Özer ifadesinde, eski HSYK 1. Daire Başkanı İbrahim Okur'un Yargıtay üyeliğine seçilecek kişileri belirleyip seçilmesi için kurul üyelerine dikte ettiği ve 25 Aralık soruşturmasıyla ilgili HSYK Genel Kurulu basın bildirisinin yayınlanmasını planladığını öne sürdü.
Bakırköy Cumhuriyet Başsavcılığınca ifadesi alınan Özer, Savcılığın, toplu olarak Yargıtay üyeliğine kabul edilen 160 kişi hakkında bir bilgisi olmadığını iddia etti. Dönemin HSYK 1. Daire Başkanı İbrahim Okur'un seçilmesi için isimler önerdiğini ve karşı çıkması halinde kendisine sert çıktığını anlattı.
Nesibe Özer, bu şekilde seçilen 160 kişiyi FETÖ'nün belirleyip belirlemediği konusunda emin olmadığını söyleyip, "Sonraki uygulamalarda Yargıtay üyesi seçildikten sonraki oy kullanımlarında bunların blok olarak hareket ettiklerini gördüm. Bu nedenle bir şekilde bilerek empoze suretiyle seçilmiş isimlerin seçtirilmiş olabileceğini düşündüm" diye konuştu.

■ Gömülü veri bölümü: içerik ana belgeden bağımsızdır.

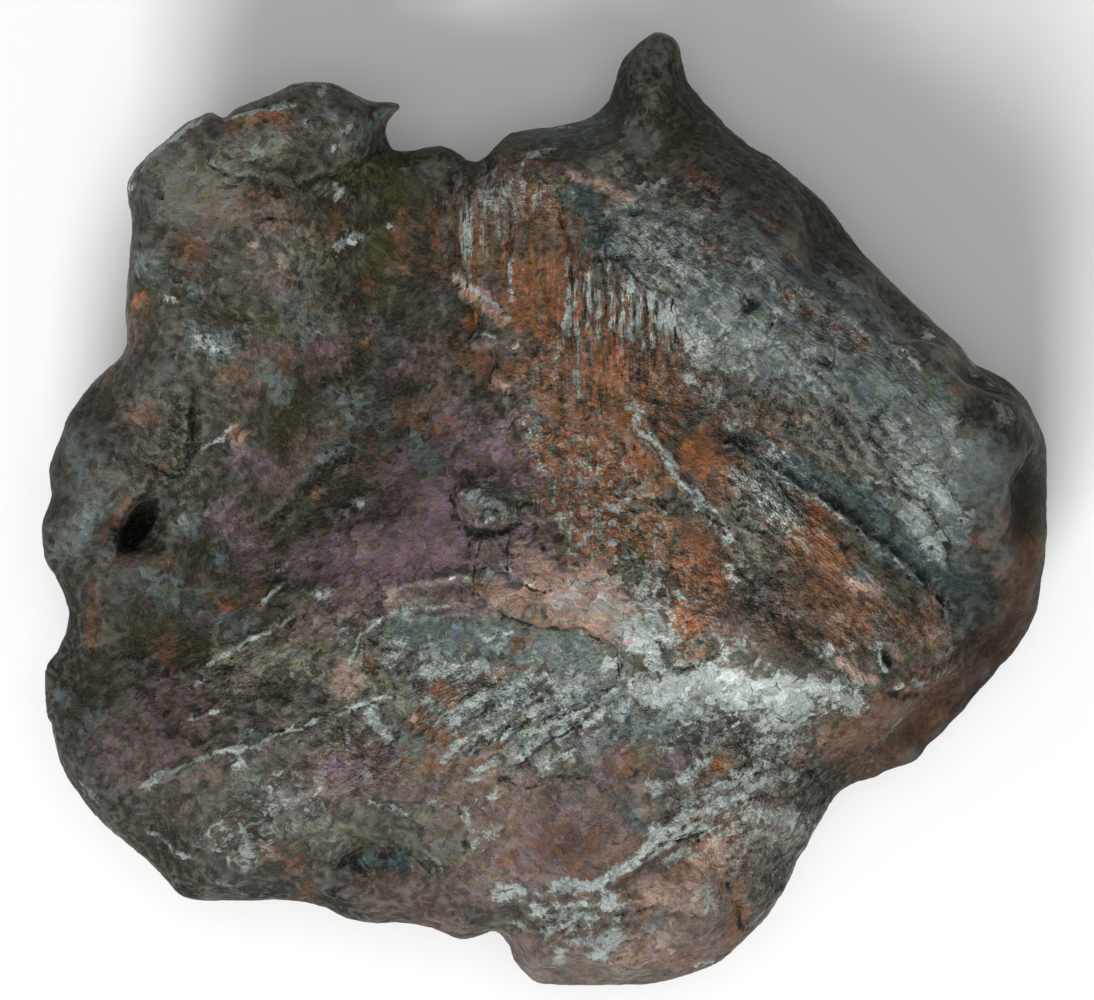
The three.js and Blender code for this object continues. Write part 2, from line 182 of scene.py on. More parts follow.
# ---- cracks and crests: height in mm, half width, half width and strength of the tint, then x, y -
CRACKS: Marks = (
    (-0.12, 3.0, 1.4, 0.6, 157, 160, 158, 185, 162, 212), (-0.33, 3, 1.5, 0.8, 205, 162, 230, 178, 262, 178),
    (-0.44, 4, 2, 0.9, 300, 186, 350, 170, 385, 150), (-0.39, 6, 3, 0.8, 258, 218, 290, 222),
    (-0.28, 4, 2, 0.7, 325, 380, 350, 375), (-0.55, 8, 5, 0.8, 305, 490, 355, 450),
    (-0.44, 5, 3, 0.7, 300, 500, 262, 530), (-0.44, 4, 2, 0.7, 560, 190, 562, 225, 570, 245),
    (-0.28, 3, 1.6, 0.9, 508, 532, 507, 565, 515, 580, 530, 589, 546, 592),
    (-0.35, 3.5, 1.8, 0.95, 893, 488, 915, 500, 934, 520, 946, 545, 950, 565),
    (-0.3, 3.5, 1.6, 0.8, 930, 470, 950, 492, 962, 520),
    (-0.44, 4, 2, 0.8, 885, 478, 915, 497, 940, 530, 952, 548),
    (-0.28, 3, 1.4, 0.8, 650, 662, 680, 669, 705, 666, 720, 652),
    (-0.22, 2.5, 1.6, 0.8, 500, 780, 530, 786, 560, 778, 600, 780), (-0.28, 4, 2.5, 0.6, 805, 765, 830, 790),
    (-0.33, 4, 1.5, 0.8, 545, 915, 560, 925, 590, 922),
)
CRESTS: Marks = (
    (0.3, 5, 3, 1.0, 885, 335, 905, 350, 917, 368), (0.3, 5, 3, 0.9, 895, 690, 925, 682, 945, 668),
    (0.4, 5, 4.6, 1.0, 690, 802, 735, 780, 768, 760),
)


def along_lines(lines: Marks, lead: tuple[float, float], aside: float = 0.0) -> Marks:
    """Marks with the same lead that follow the drag lines, or run a little to the right of them."""
    return tuple((*lead, x + aside, top, x + aside, bottom) for x, top, bottom in lines)


def tints_of(creases: Marks) -> Marks:
    """The tinted marks of some cracks or crests: half width, strength, then x, y."""
    return tuple(crease[2:] for crease in creases)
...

Özer HSYK tarafından yayınlanan bildiriyi hükümeti sert bir şekilde uyarmak amacıyla imzalamadığını söyleyerek "Zaten böyle bir görevim olmadığını da toplantıda dile getirmiştim. Bayan oluşum, daha medeni ve modern görünümüm, özgüvenim gibi nedenlerle kamuoyuna benim adımı vererek, vitrin süsü gibi kullanıldığımdan şu an kesin eminim" dedi.